This privacy argument has recently been reformulated into a directed question, ala Svend Robinson, along the following lines: “What difference does it make to you if my partner and I get married? How does it change your life in any real way?” This is as clever as it is naive or disingenuous. Why? Because it attempts to distract from the issue of objective moral norms and the common good, and even dismiss such concern if one cannot show direct personal negative consequence. Demonstrable self-interest (i.e. personal harm) is the only criteria it accepts. This is the criteria of a radical individualism and subjectivism. Used consistently such criteria could end public debate on any number of moral issues (e.g. “What difference does it make to you if the man down the street is sleeping with his daughter?” “How does it change your life in any real way if the U.S. invades Iraq?” “What difference does it make to you if companies start cloning human beings?”). The simple answer is, two men openly sleeping together may not have a direct and immediate impact on me per se, but this does not determine whether it is right or not. And given sanction of law it will make a difference on the sexual mores and institutions of our society. The common good should be of common interest. The recognition of same-sex marriage, for example, will be saying to all our children that a husband/wife or mother/father are merely optional for the family – and schools will be forced to teach that. Since public acceptance of homosexual relationships will affect the society in which we live it will have repercussions on me and my posterity. Private actions can have profound public consequences and that is of concern to me and should be to everyone.
But it is not only society at large that is affected. The participants who are sexually acting out are affected too. As G. K. Chesterton observed, “There is in sex a fury.” While at one level enchanting, sex easily becomes an obsessive craving (especially in men) or means of power (especially in women) that can coarsen one’s character and corrupt the way one thinks and behaves. Poet Robert Burns spoke from experience of the potential ill effect sexual license can have on the person: “It hardens all within/And petrifies the feeling.” Homosexual relations may make the partners happy at one level but at another cause serious harm to their character and personality and cost society dearly both financially (e.g. AIDS) and in its proper regulation of the sexual impulse. There is truth in the old Chinese adage: Sow a thought, reap an action. Sow an action, reap a habit. Sow a habit, reap a character. Sow a character, reap a destiny.

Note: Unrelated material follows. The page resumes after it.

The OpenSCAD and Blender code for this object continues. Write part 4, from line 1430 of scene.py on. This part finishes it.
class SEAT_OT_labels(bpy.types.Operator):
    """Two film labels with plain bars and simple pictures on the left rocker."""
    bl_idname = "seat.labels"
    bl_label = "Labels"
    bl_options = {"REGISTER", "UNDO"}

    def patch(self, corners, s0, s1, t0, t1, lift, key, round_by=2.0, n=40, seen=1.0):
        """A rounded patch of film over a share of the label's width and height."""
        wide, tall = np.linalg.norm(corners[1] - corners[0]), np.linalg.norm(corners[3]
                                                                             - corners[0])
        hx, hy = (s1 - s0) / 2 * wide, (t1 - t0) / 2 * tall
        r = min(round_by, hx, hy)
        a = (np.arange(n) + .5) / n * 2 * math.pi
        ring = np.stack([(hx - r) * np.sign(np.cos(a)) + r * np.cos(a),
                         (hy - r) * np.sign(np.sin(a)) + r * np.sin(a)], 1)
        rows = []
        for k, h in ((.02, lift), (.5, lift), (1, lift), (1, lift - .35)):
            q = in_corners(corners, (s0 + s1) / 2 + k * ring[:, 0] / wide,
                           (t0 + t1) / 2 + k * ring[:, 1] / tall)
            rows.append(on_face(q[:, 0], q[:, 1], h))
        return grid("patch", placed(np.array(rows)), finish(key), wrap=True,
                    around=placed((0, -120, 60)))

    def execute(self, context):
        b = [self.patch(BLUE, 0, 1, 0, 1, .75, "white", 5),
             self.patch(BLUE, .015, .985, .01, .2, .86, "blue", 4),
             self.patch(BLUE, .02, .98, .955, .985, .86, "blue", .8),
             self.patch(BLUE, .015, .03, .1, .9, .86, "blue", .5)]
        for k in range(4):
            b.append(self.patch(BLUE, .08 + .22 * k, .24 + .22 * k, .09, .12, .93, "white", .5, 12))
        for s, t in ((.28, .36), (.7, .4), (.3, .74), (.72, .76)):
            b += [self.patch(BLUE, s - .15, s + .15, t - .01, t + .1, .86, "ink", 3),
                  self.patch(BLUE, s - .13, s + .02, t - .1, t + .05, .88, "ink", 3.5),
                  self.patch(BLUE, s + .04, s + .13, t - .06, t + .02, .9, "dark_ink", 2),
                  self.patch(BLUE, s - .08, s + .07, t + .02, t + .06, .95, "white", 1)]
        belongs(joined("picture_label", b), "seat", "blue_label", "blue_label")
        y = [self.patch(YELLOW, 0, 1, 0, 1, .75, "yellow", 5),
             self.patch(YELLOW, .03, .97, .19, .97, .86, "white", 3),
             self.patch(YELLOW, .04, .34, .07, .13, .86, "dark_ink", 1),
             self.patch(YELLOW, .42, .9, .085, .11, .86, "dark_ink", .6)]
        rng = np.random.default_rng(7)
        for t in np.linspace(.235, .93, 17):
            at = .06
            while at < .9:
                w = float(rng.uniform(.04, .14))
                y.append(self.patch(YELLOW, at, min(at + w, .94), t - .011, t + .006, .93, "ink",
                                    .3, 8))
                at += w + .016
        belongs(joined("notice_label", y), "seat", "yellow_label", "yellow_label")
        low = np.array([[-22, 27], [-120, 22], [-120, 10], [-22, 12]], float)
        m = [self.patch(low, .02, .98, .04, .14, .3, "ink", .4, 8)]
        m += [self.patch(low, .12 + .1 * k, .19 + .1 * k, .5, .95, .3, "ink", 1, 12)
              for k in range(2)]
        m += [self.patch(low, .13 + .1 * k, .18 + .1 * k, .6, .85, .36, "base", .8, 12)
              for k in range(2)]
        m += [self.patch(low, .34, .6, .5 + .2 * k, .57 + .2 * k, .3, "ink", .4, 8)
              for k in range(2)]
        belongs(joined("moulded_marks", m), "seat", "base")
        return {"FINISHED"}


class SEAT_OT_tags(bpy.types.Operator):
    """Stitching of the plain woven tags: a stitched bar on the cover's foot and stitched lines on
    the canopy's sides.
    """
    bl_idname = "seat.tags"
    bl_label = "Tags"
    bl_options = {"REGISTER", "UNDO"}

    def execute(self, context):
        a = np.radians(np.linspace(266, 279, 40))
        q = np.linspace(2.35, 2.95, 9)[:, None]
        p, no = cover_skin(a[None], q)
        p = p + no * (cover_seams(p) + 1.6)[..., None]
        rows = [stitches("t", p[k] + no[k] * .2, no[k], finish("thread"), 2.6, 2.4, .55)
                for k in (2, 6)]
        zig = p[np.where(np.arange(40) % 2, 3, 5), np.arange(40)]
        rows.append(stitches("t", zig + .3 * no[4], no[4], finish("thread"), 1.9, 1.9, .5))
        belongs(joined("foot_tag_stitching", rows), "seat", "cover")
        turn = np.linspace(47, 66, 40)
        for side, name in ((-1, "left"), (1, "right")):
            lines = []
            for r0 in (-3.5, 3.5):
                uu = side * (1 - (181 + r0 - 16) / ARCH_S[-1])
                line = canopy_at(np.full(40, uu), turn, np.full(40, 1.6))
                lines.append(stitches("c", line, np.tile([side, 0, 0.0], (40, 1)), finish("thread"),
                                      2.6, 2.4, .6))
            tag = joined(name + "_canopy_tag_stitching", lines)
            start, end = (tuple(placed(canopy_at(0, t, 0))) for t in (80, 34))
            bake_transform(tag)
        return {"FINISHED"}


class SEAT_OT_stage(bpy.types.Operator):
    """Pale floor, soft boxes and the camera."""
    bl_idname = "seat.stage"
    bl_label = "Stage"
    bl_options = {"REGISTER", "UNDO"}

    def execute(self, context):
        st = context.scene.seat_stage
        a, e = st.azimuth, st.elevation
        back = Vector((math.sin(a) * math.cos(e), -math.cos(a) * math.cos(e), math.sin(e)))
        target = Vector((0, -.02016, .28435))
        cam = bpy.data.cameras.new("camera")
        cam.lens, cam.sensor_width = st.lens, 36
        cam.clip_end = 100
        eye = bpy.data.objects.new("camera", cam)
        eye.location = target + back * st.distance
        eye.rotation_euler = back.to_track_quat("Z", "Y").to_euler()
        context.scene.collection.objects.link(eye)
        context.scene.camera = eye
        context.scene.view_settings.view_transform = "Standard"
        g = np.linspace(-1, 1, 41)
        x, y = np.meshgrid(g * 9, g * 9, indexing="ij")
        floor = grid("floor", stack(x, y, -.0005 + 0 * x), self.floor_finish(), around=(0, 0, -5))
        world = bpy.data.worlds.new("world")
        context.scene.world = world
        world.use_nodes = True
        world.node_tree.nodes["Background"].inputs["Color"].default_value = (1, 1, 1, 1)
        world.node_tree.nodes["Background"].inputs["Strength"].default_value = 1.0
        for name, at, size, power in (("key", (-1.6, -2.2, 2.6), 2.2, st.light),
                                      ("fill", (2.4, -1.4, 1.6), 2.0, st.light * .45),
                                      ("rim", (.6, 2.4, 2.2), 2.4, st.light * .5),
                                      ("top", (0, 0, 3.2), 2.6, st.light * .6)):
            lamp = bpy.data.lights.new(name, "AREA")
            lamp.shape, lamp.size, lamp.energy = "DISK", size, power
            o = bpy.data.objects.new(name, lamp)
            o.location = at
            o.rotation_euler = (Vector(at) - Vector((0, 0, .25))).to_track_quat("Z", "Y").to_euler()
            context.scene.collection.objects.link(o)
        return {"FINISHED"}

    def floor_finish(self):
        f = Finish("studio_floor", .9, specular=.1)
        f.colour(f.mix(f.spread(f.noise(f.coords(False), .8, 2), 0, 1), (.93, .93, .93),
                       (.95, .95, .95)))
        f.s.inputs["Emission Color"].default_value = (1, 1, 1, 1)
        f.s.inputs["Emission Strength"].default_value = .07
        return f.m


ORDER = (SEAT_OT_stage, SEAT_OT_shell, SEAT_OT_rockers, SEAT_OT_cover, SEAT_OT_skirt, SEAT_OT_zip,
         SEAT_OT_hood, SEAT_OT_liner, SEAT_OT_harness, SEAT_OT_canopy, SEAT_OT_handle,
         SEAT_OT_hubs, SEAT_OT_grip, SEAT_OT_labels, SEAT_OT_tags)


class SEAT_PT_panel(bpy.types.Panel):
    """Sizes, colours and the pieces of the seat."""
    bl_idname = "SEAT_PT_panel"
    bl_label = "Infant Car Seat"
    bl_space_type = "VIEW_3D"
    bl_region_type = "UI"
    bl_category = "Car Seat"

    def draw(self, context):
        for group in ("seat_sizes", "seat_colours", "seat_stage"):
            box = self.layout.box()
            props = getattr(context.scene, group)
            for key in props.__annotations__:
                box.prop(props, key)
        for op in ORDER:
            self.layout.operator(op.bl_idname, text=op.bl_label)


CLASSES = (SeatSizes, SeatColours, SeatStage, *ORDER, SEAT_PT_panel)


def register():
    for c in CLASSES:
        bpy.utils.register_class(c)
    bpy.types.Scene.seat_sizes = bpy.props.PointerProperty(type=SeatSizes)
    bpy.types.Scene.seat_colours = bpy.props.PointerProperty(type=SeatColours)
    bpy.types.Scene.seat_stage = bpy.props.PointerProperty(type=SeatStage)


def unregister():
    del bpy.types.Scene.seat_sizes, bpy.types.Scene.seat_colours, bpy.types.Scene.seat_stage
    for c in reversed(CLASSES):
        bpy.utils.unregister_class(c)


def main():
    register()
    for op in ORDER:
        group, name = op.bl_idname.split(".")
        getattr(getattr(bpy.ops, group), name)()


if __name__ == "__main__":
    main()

What is being popularly assumed today – that makes the case for the morality of homosexual relations seem tenable – is that sex is an autonomous matter, that everyone has a right to a sex life, that any type of sex act enjoyed between consenting partners is acceptable, and none of this has ill effects on one’s character or on society. We have addressed the issues of privacy, character and society. On the rights issue it needs be said that sexual relations are not an absolute right but, like most rights, a conditional one: based on right use, proper disposition and appropriate circumstance. Human rights are not subjectively based or civilly bestowed. Human rights flow from what it is to be a human being. Sexuality in human beings has an intrinsic nature and purpose. It is in seeking to fulfill that purpose that rights and responsibilities flow. Since sex is naturally ordered to procreation, as we have explained, then procreative-type genital acts are its rightful expression. The reason for this becomes clearer when we realize that the procreation of human beings, existentially speaking, is not the same as the reproduction of animals. Human life has nobility and worth that transcends that of mere animals. Since our sexual power can bring forth human life it too is imbued with a more transcendent significance than animal sex. How we treat our sex faculty, then, effects the way we look at the power of sex (i.e. as a means of participation in the creation of new human life) and the product of sex (i.e. the fetal human being). Since children need a stable environment in which to flourish, then the proper venue for sexual relations is within a committed, exclusive, and permanent marital union. Placing before the impressionable young the notion that pre-marital sex and deviations of the sexual act are as acceptable as marriage and conjugal love undermines the very basis of a stable and healthy society – the family – and perverts human sexual expression. Our society is a living testimony to this truth. Many people’s sex lives have become unstable and disordered; having gone from the permanent and procreative to the transitory and pornographic. The reverence for the sex’s power to procreate human life, and the human life thus procreated, has been denigrated by contraception, abortion, in vitro fertilization, and new forms of eugenics.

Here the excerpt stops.